The colors from all the rays are averaged together to determine the final color for the output pixel, and then the raytracer moves onto the next pixel.
If an object is “in focus,” all of the emitted rays for a pixel will converge at the focal plane and will all produce the same color. However, if an object is far from the focal plane (as in the example image above), the rays may intersect several distinct parts of the object (or several different objects entirely), producing a blurry result when their colors are averaged.
The strength of the DoF effect depends on the sampling radius (for each pixel, how far away from that pixel do we generate additional rays?). If the sampling radius is set to 0, everything in the scene will appear in sharp focus, and if the sampling radius is large, objects far from the focal plane will be very blurry.
This approach is comically time consuming. The rendering time increases quadratically with the number of DoF samples per axis, and I had to use higher sample counts (5x5 to 7x7) to avoid aliasing issues. However, it works…
Final adjustments in Photoshop
I added a few small curves and exposure adjustments in Photoshop to finish off the image. Voila!
This project was more of an artistic challenge than a technical one – the most difficult technical portion was likely being inventive in parallelizing the render – but it was enjoyable and challenging nonetheless, and certainly helped me better understand the concrete details of building a raytracer.

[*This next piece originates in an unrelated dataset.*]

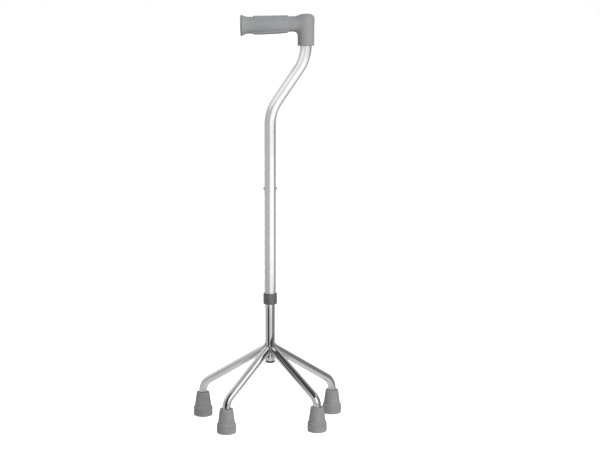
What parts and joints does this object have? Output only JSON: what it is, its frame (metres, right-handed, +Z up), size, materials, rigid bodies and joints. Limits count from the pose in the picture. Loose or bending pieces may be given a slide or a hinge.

Render time was a big challenge. It took 67 hours to render the above 2000x1500px image on up to 384 cores at a time. In the later stages of the project, I spent most of my time freaking out about how slow the render was going and trying to find ways to shard the computations across more machines (as well as finding more machines to distribute the computations to). This raytracer has terrible performance. (Technical note: I used OpenMP to parallelize within a single machine, and wrote some scripts to render chunks on the image across many machines.)
Depth of field caused the most significant increase in render time; rendering with an acceptable number of samples creates a 25x slowdown (using fewer samples causes too many aliasing issues). I could have implemented adaptive sampling, where more samples are used to render objects far from the focal plane and only one sample is used to render objects on the focal plane, but I didn’t think of this until the render was already significantly underway. As an even easier alternative, I could have rendered the image without DoF, created a copy with a Gaussian blur applied, and then used a depth map to blend the blurred image with the non-blurred image. This may not be photorealistic, but the DoF in my image is so subtle that there likely would not have been much difference.
Since turning in the project, I also came across other DoF techniques that I would like to explore some day. This article details interesting techniques for creating bokeh (meant for real-time rendering, but worth playing with nonetheless). Again, the DoF in my image is subtle, and I could potentially create a lot more depth in the image by adding more varied light sources with more interesting bokeh.
From an artistic standpoint, I would have loved to have made another attempt at making the image low-key. The image is fairly well lit and departed a lot – maybe too much – from my original idea of a low-key, top-lit (or backlit) image that I described early in this post. The front light fills in a little too much shadow, and I would like to have kept more of a sense of mystery in the image.
Having said all of this, I am also quite proud of the image I made. Not bad for a week’s worth of work!